Au retour, comme à l’aller, nous croisons de nombreux troupeaux de phoques endormis sur la glace. À notre approche, ils lèvent légèrement la tête, nous regardent un instant, puis se retournent pour continuer leur sieste. Si sur la banquise ces animaux étaient exposés à l’attaque d’ennemis, ils seraient gardés par des sentinelles, comme leurs congénères dans l’Arctique.

Le 10 février 1911, à 9 h. 80 du matin, départ pour le Sud. La caravane comprend quatre hommes et trois traîneaux tirés chacun par six chiens. Chaque véhicule porte environ 250 kilog. d’approvisionnements destinés au dépôt, non compris les vivres et le matériel nécessaires pour le voyage. Ce chargement se compose de pemmican pour les chiens (150 kilog. par traîneau), de viande et de lard de phoque, de poisson sec, de chocolat, de margarine et de biscuits. Le matériel comprend deux tentes pour trois hommes, quatre sacs de couchage, les ustensiles de cuisine et dix longs bambous munis de pavillons noirs, destinés à jalonner la route. Ignorant alors l’état de la Barrière, nous n’avons aucune idée de la durée probable de cette expédition. Les chiens sont bien disposés, et au grand galop nous quittons Framheim. Sur la banquise qui recouvre la baie, nous traversons une série de toross[1]. Cela ne va pas sans incidents ; au passage de cette surface disloquée, les uns après les autres les traîneaux versent sans qu’heureusement il en résulte aucune avarie. Dès le début, le matériel se trouve ainsi soumis à une épreuve de résistance. Au delà, nous passons près de plusieurs troupes de phoques ; les chiens ne peuvent résister à cette tentation, et filent ventre à terre dans la direction du gibier. La lourdeur des charges a raison de leur ardeur, et bientôt ils s’arrêtent d’eux-mêmes.

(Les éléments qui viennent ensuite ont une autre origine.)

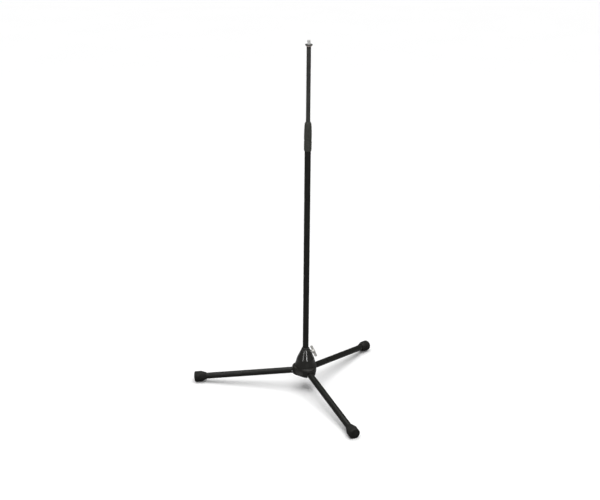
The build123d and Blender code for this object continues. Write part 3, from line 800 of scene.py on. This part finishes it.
def make_stud():
    """Plug and collar turned in one with the 3/8 inch thread above."""
    low, high, collar_r = upright("threaded_stud")
    seat = upright("lock_washer")[0]
    mount = next(m for m in frame["record"]["mounts"] if m["name"] == "top_stud")
    thread_r = mount["dims"]["r_mm"]
    plug_r = collar_r - UPPER_TUBE_WALL
    foot = seat - STUD_COLLAR_HEIGHT
    corners = [
        (0, low, 0), (plug_r, low, 0.4), (plug_r, foot, 0), (collar_r, foot, 0.1),
        (collar_r, seat, 0.3), (0, seat, 0),
    ]
    plug = turned_mesh("stud_plug", rounded(corners, closed=False), closed=False)
    thread = thread_mesh("stud_thread", FINISHES["zinc_steel"], seat - 0.3, high, thread_r,
                         STUD_THREAD_DEPTH, STUD_THREAD_PITCH)
    data = joined_mesh("stud", plug, thread)
    add_piece("top_stud", data, "upper_mast", FINISHES["zinc_steel"], ["threaded_stud"])


def make_ring_nut():
    """The round nut: straight knurl on the rim, a stepped face and a countersunk bore."""
    low, high, radius = upright("ring_nut")
    bore = upright("threaded_stud")[2] - 1.4
    corners = [
        (bore, low, 0.5), (radius - 1.8, low, 0.3), (radius - 1.0, low + 0.8, 0.3), (radius, low + 1.5, 0.3),
        (radius, high - 0.7, 0.3), (radius - 0.7, high, 0.3), (radius - 2.2, high, 0.2),
        (radius - 2.7, high - 0.35, 0.2), (bore + 0.9, high - 0.35, 0.2), (bore, high - 1.0, 0.2),
    ]
    blank = turned_mesh("ring_nut", subdivided(rounded(corners), 0.4), 6 * 60)
    knurled = grown_mesh(
        "ring_nut", RIBS, blank, Ribs=60.0, Valley_Depth=0.4 * MM, Band_Low=(low + 1.5) * MM,
        Band_High=(high - 0.4) * MM, Fade=0.5 * MM, Inner_Radius=(radius - 0.8) * MM,
        Crest_Share=0.25, Material=DARK_NICKEL,
    )
    add_piece("knurled_nut", knurled, "nut", DARK_NICKEL, ["ring_nut"])


def make_washer():
    low, high, radius = upright("lock_washer")
    bore = upright("ring_nut")[2] - RING_NUT_WALL
    corners = [(bore, low, 0.15), (radius, low, 0.3), (radius, high, 0.3), (bore, high, 0.15)]
    data = turned_mesh("lock_washer", rounded(corners))
    add_piece("fibre_washer", data, "washer", FINISHES["red_fibre"], ["lock_washer"])


# ---------------------------------------------------------------- base and clamp

def make_base_casting():
    data = merged_copy("base_casting", "base_casting")
    add_piece("hub_casting", data, "base", FINISHES["casting_black"], ["base_casting"])


def ear_mesh(span, width, thickness):
    """The wing's two ears as one rounded bar, thicker at its rims, along X and Z."""
    mesh = bmesh.new()
    half = span / 2 - width / 2
    steps = 20
    rim = []
    for side in (1, -1):
        for step in range(steps + 1):
            angle = side * math.pi / 2 - math.pi * step / steps
            rim.append((side * half + width / 2 * math.cos(angle), width / 2 * math.sin(angle)))
    layers = []
    for share, inset in ((-0.5, 0.7), (-0.42, 0.15), (0.0, 0.0), (0.42, 0.15), (0.5, 0.7)):
        scale_x = 1 - inset / (half + width / 2)
        scale_z = 1 - inset / (width / 2)
        layers.append([
            mesh.verts.new((x * scale_x * MM, share * thickness * MM, z * scale_z * MM)) for x, z in rim
        ])
    for low, high in zip(layers, layers[1:]):
        for index in range(len(rim)):
            after = (index + 1) % len(rim)
            mesh.faces.new((low[index], low[after], high[after], high[index]))
    mesh.faces.new(layers[0])
    mesh.faces.new(layers[-1])
    return finished_mesh("wing_ears", mesh)


def make_wing():
    """Cast wing: hub and ears melted together, then smoothed as a die casting is."""
    place = clamp_place()
    back = place.inverted()
    corners = [back @ v.co for v in frame["nodes"]["wing_head"].data.vertices]
    low = min(c.z for c in corners) / MM
    high = max(c.z for c in corners) / MM
    hub_r = max(abs(c.y) for c in corners) / MM
    span = 2 * max(abs(c.x) for c in corners) / MM
    middle = (low + high) / 2
    outline = [
        (0, low, 0), (hub_r - 0.9, low, 0.3), (hub_r - 0.1, low + 0.9, 0.4), (hub_r - 0.9, high - 1.2, 0.8),
        (hub_r - 2.2, high - 0.1, 0.5), (0, high - 0.1, 0),
    ]
    hub = turned_mesh("wing_hub", rounded(outline, closed=False), closed=False)
    ears = ear_mesh(span - 0.3, 8.7, 3.0)
    ears.transform(Matrix.Translation((0, 0, middle * MM)))
    data = joined_mesh("wing", hub, ears)
    holder = bpy.data.objects.new("wing", data)
    COLLECTION.objects.link(holder)
    remesh = holder.modifiers.new("melt", "REMESH")
    remesh.mode = "VOXEL"
    remesh.voxel_size = 0.32 * MM
    soften = holder.modifiers.new("soften", "SMOOTH")
    soften.factor = 0.5
    soften.iterations = 6
    bpy.context.view_layer.update()
    cast = bpy.data.meshes.new_from_object(holder.evaluated_get(bpy.context.evaluated_depsgraph_get()))
    bpy.data.objects.remove(holder)
    cast.shade_smooth()
    add_piece("wing_casting", cast, "wing_screw", FINISHES["nickel"], ["wing_head"], place)


def make_clamp_screw():
    place = clamp_place()
    back = place.inverted()
    corners = [back @ v.co for v in frame["nodes"]["clamp_screw"].data.vertices]
    low = min(c.z for c in corners) / MM
    high = max(c.z for c in corners) / MM
    radius = max(abs(c.y) for c in corners) / MM
    data = thread_mesh("clamp_thread", FINISHES["zinc_steel"], low, high, radius,
                       CLAMP_THREAD_DEPTH, CLAMP_THREAD_PITCH)
    add_piece("clamp_shank", data, "wing_screw", FINISHES["zinc_steel"],
              ["clamp_screw"], place)


# ---------------------------------------------------------------- legs

def make_leg(number):
    inner, outer, radius, cap_end, cap_r = leg_spans()
    place = leg_place(number)
    body = f"leg_{number}"
    tube = turned_mesh(body, tube_outline(radius, LEG_TUBE_WALL, inner, outer))
    add_piece(f"{body}_coated", tube, body, FINISHES["tube_black"],
              [f"leg_tube_{number}"], place)
    make_foot_cap(number, place, radius, cap_end, cap_r)
    rivet = merged_copy(f"knuckle_rivet_{number}", "knuckle_rivet")
    add_piece(f"rivet_{number}", rivet, body, FINISHES["pin_steel"],
              [f"knuckle_rivet_{number}"])
    knuckle = merged_copy(f"leg_knuckle_{number}", "leg_knuckle")
    add_piece(f"knuckle_{number}", knuckle, body, FINISHES["knuckle_metal"],
              [f"leg_knuckle_{number}"])
    pin = merged_copy(f"hinge_pin_{number}", "hinge_pin")
    add_piece(f"pin_{number}", pin, "base", FINISHES["pin_steel"], [f"hinge_pin_{number}"])


def make_foot_cap(number, place, tube_r, end, radius):
    """Rubber cap: rolled mouth, short cone, barrel, dished end, flat on the floor."""
    mouth = end - 37.0
    barrel = end - 22.0
    corners = [
        (tube_r + 0.02, mouth, 0.4), (tube_r + 2.5, mouth, 0.9), (tube_r + 2.6, mouth + 2.2, 0.8),
        (radius - 0.3, barrel, 3.0), (radius, barrel + 2.0, 1.5), (radius, end - 0.2, FOOT_CAP_ROUND),
        (radius - 3.2, end, 1.0), (radius - 4.4, end - 0.7, 0.6), (3.2, end - 0.9, 1.0), (0, end - 0.9, 0),
        (0, end - FOOT_CAP_END_WALL, 0), (tube_r + 0.02, end - FOOT_CAP_END_WALL, 0.3),
    ]
    data = turned_mesh("foot_cap", subdivided(rounded(corners), 1.2), 144)
    data.transform(place)
    flatten_on_floor(data)
    add_piece(f"foot_{number}", data, f"leg_{number}", FINISHES["foot_rubber"],
              [f"foot_cap_{number}"])


def flatten_on_floor(data):
    """Worn flat: what would reach below the floor is pressed up to it."""
    for vertex in data.vertices:
        vertex.co.z = max(vertex.co.z, 0.0)
    smooth_by_angle(data)


# ---------------------------------------------------------------- carried-over CAD nodes

def dress_frame_nodes():
    """Pieces inside the stand keep their CAD shape and take a finish."""
    slots = {part["node"]: part["material_slot"] for part in frame["record"]["subparts"]}
    for node, piece in frame["nodes"].items():
        piece.data.materials.clear()
        piece.data.materials.append(FINISHES[slots[node]])


# ---------------------------------------------------------------- studio

def stage_material():
    """Pale paper, faintly mottled. Only the camera sees it that pale: what it throws back is dimmer."""
    material, tree, surface = new_material("pale paper", Roughness=0.9, Specular_IOR_Level=0.1)
    paper = use(tree, GRAIN, Grain_Size=4.0, Swell_Size=600.0, Swell_Share=1.0)
    pale = tree.blend_colour(paper["Mottle"], (0.908, 0.908, 0.908, 1), (0.914, 0.914, 0.914, 1))
    seen = tree.add("ShaderNodeLightPath").outputs["Is Camera Ray"]
    tree.feed(surface["Base Color"], tree.blend_colour(seen, (0.30, 0.30, 0.30, 1), pale))
    return material


def make_floor():
    half = FLOOR_HALF
    corners = [(-half, -half, 0), (half, -half, 0), (half, half, 0), (-half, half, 0)]
    data = bpy.data.meshes.new("floor")
    data.from_pydata(corners, [], [(0, 1, 2, 3)])
    data.materials.append(stage_material())
    floor = bpy.data.objects.new("floor", data)
    COLLECTION.objects.link(floor)


def away_from(azimuth, elevation):
    """The direction of a compass angle (0 is in front, towards -Y) and an elevation, in degrees."""
    turn, tip = math.radians(azimuth), math.radians(elevation)
    return Vector((math.sin(turn) * math.cos(tip), -math.cos(turn) * math.cos(tip), math.sin(tip)))


def area_light(name, azimuth, elevation, distance, size, power, target):
    """A soft box that faces the target from a compass angle and an elevation."""
    light = bpy.data.lights.new(name, "AREA")
    light.shape = "RECTANGLE"
    light.size, light.size_y = size
    light.energy = power
    lamp = bpy.data.objects.new(name, light)
    back = away_from(azimuth, elevation)
    lamp.location = target + back * distance
    lamp.rotation_euler = (-back).to_track_quat("-Z", "Y").to_euler()
    COLLECTION.objects.link(lamp)


def sky_light(strength, spread):
    """One broad light from straight above, the same all over the floor."""
    light = bpy.data.lights.new("overhead", "SUN")
    light.energy = strength
    light.angle = math.radians(spread)
    lamp = bpy.data.objects.new("overhead", light)
    lamp.location = (0, 0, 3)
    COLLECTION.objects.link(lamp)


def make_lights():
    world = bpy.data.worlds.new("studio")
    world.use_nodes = True
    tree = Tree(world.node_tree)
    background = world.node_tree.nodes["Background"]
    seen = tree.add("ShaderNodeLightPath").outputs["Is Camera Ray"]
    direction = tree.add("ShaderNodeTexCoord").outputs["Generated"]
    backwards = tree.add("ShaderNodeSeparateXYZ", {0: direction}).outputs["Y"]
    glow = tree.ramp(backwards, -0.2, 0.6, 0.26, 0.04)
    tree.feed(background.inputs["Strength"], tree.math("MAXIMUM", seen, glow))
    background.inputs["Color"].default_value = (1, 1, 1, 1)
    bpy.context.scene.world = world
    base = Vector((0, 0, 0.1))
    sky_light(2.95, 76)
    area_light("left_strip", CAMERA_AZIMUTH - 34, 26, 3.2, (0.22, 1.1), 9, base)
    area_light("right_strip", CAMERA_AZIMUTH + 20, 26, 3.2, (0.26, 1.1), 20, base)


# The camera stands where it sees the three feet, the clutch and the stud in the same proportion
# as a viewer 3.3 m away, a little above the clutch, and leans very slightly to one side.
CAMERA_AZIMUTH = 5.81
CAMERA_PITCH = 20.29
CAMERA_ROLL = -0.622
CAMERA_DISTANCE = 3.33
CAMERA_TARGET = Vector((0, 0, 0.45))
CAMERA_LENS = 64.16
CAMERA_SHIFT = (-0.01097, 0.01258)


def make_camera():
    data = bpy.data.cameras.new("camera")
    data.lens = CAMERA_LENS
    data.sensor_width = 36.0
    data.shift_x, data.shift_y = CAMERA_SHIFT
    camera = bpy.data.objects.new("camera", data)
    back = away_from(CAMERA_AZIMUTH, CAMERA_PITCH)
    look = (-back).to_track_quat("-Z", "Y").to_matrix().to_4x4()
    roll = Matrix.Rotation(math.radians(-CAMERA_ROLL), 4, "Z")
    camera.matrix_world = Matrix.Translation(CAMERA_TARGET + back * CAMERA_DISTANCE) @ look @ roll
    COLLECTION.objects.link(camera)
    bpy.context.scene.camera = camera


make_camera()
dress_frame_nodes()
make_mast_tubes()
make_clutch_collar()
make_grip_sleeve()
make_clutch_ring()
make_neck_bush()
make_stud()
make_ring_nut()
make_washer()
make_base_casting()
make_wing()
make_clamp_screw()
for leg in (1, 2, 3):
    make_leg(leg)
make_floor()
make_lights()
bpy.context.scene.view_settings.view_transform = "Standard"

UN ASPECT DE LA GRANDE BARRIÈRE.

Autour du mouillage du Fram, la glace a complètement disparu ; par suite, le navire peut s’amarrer à la Barrière même. Nos quatre camarades, qui doivent rester à la station, nous font la conduite pour nous prêter main forte dans l’escalade du front du glacier. Au retour, ils chasseront. Sur la banquise les occasions d’un beau coup de fusil ne manquent pas ; dans toutes les directions, ils trouveront des phoques, une pièce qui en vaut la peine. J’ai nommé Wisting chef de la station. En notre absence, les habitants de Framheim devront camionner jusqu’à la maison le reste des approvisionnements débarqués et élever contre le mur ouest de la hutte un appentis pour que la porte de la cuisine ne s’ouvre pas directement sur le glacier. Cette construction servira d’atelier au charpentier. Nos amis devront en outre tuer le plus grand nombre possible

  1. Amoncellements de glaces produits par les pressions auxquelles sont soumises les banquises (Note du traducteur).